After I bought my iPod and fell in love with iTunes, I was even further immersed in the Steve Jobs Reality Distortion Field. Then after reading the positive comments on JZ's Airport Express inquiry I was feeling the need for a portable wireless access point, some cool streaming music, and an Apple product less expensive than a new G4 Powerbook, I picked up an Airport Express last weekend.
My initial testing was nice and smooth. Quick, easy setup, and within minutes I was up and connected to the WEP-free network at J$'s house. However, things got particularly nasty when I tried to connect to my 128-bit WEP network at home.

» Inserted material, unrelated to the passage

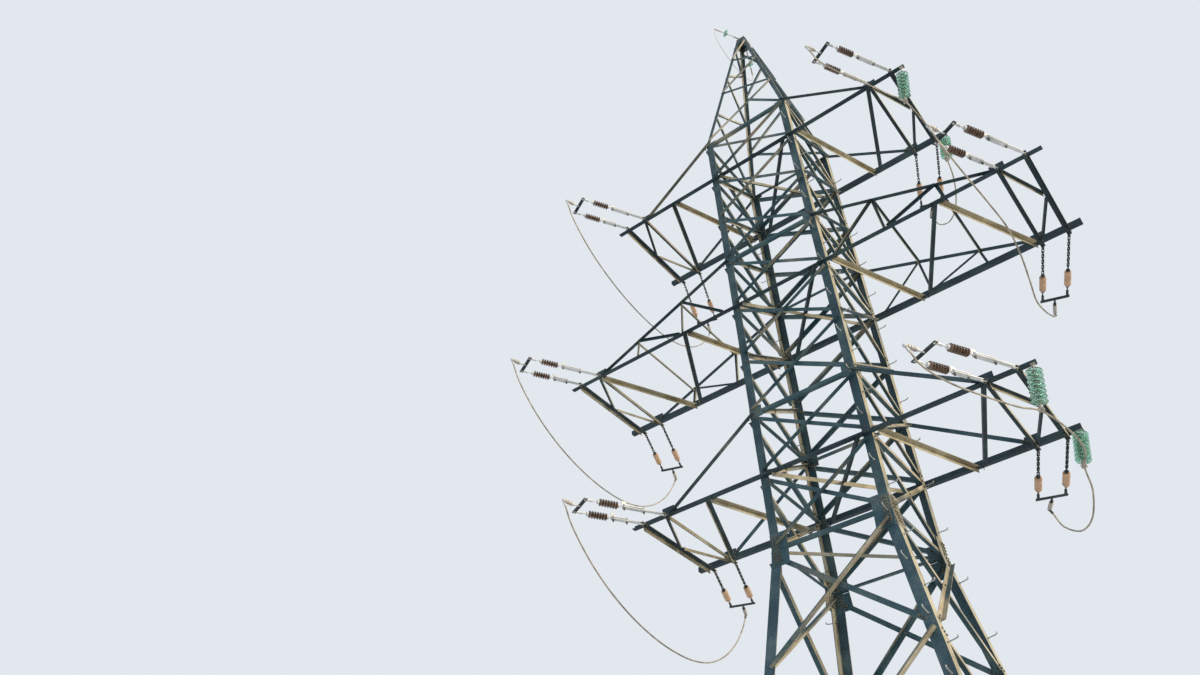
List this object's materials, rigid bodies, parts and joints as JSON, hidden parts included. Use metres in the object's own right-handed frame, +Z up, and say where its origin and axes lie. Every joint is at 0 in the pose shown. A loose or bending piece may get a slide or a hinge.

The trick? Thanks to this guy, I found out that you have to preface the WEP key in the airport setup with a '$' character.
Where the HELL was that in the Apple docs? I have no idea how my new friend Simon came up with that answer, but it worked for me.
And allegedly, this is tremendously easier with a homogenous Apple Airport network. But interoperability has never really been the hallmark of Cupertino, has it?
Built in ethernet...and it's cuter. Shadow Hearts can't be far behind.
Ok, I love bloglines as much as the next guy, maybe more so, in fact, but there is one feature that I would really like to see. As much as I like to read the hundreds of feeds to which I subscirbe, I want to regex filter the titles of all posts, and not see anything with "[flickr]" in the name. Not to mention how cool regex post title filtering would be in general.
Now, this should of course be on at least a per folder basis, if not per feed. There are some people who I want to see photos from, but there are many, many others where I really have no desire to see a grainy cell-phone picture of a road sign from some guy who writes good web design articles.
When will have truly innovative and genius services like this one show up here in the US?
They keep on coming...Bloglines Notifier Extension now Firefox 1.0 compatible
How come I can't get any new gmail features love?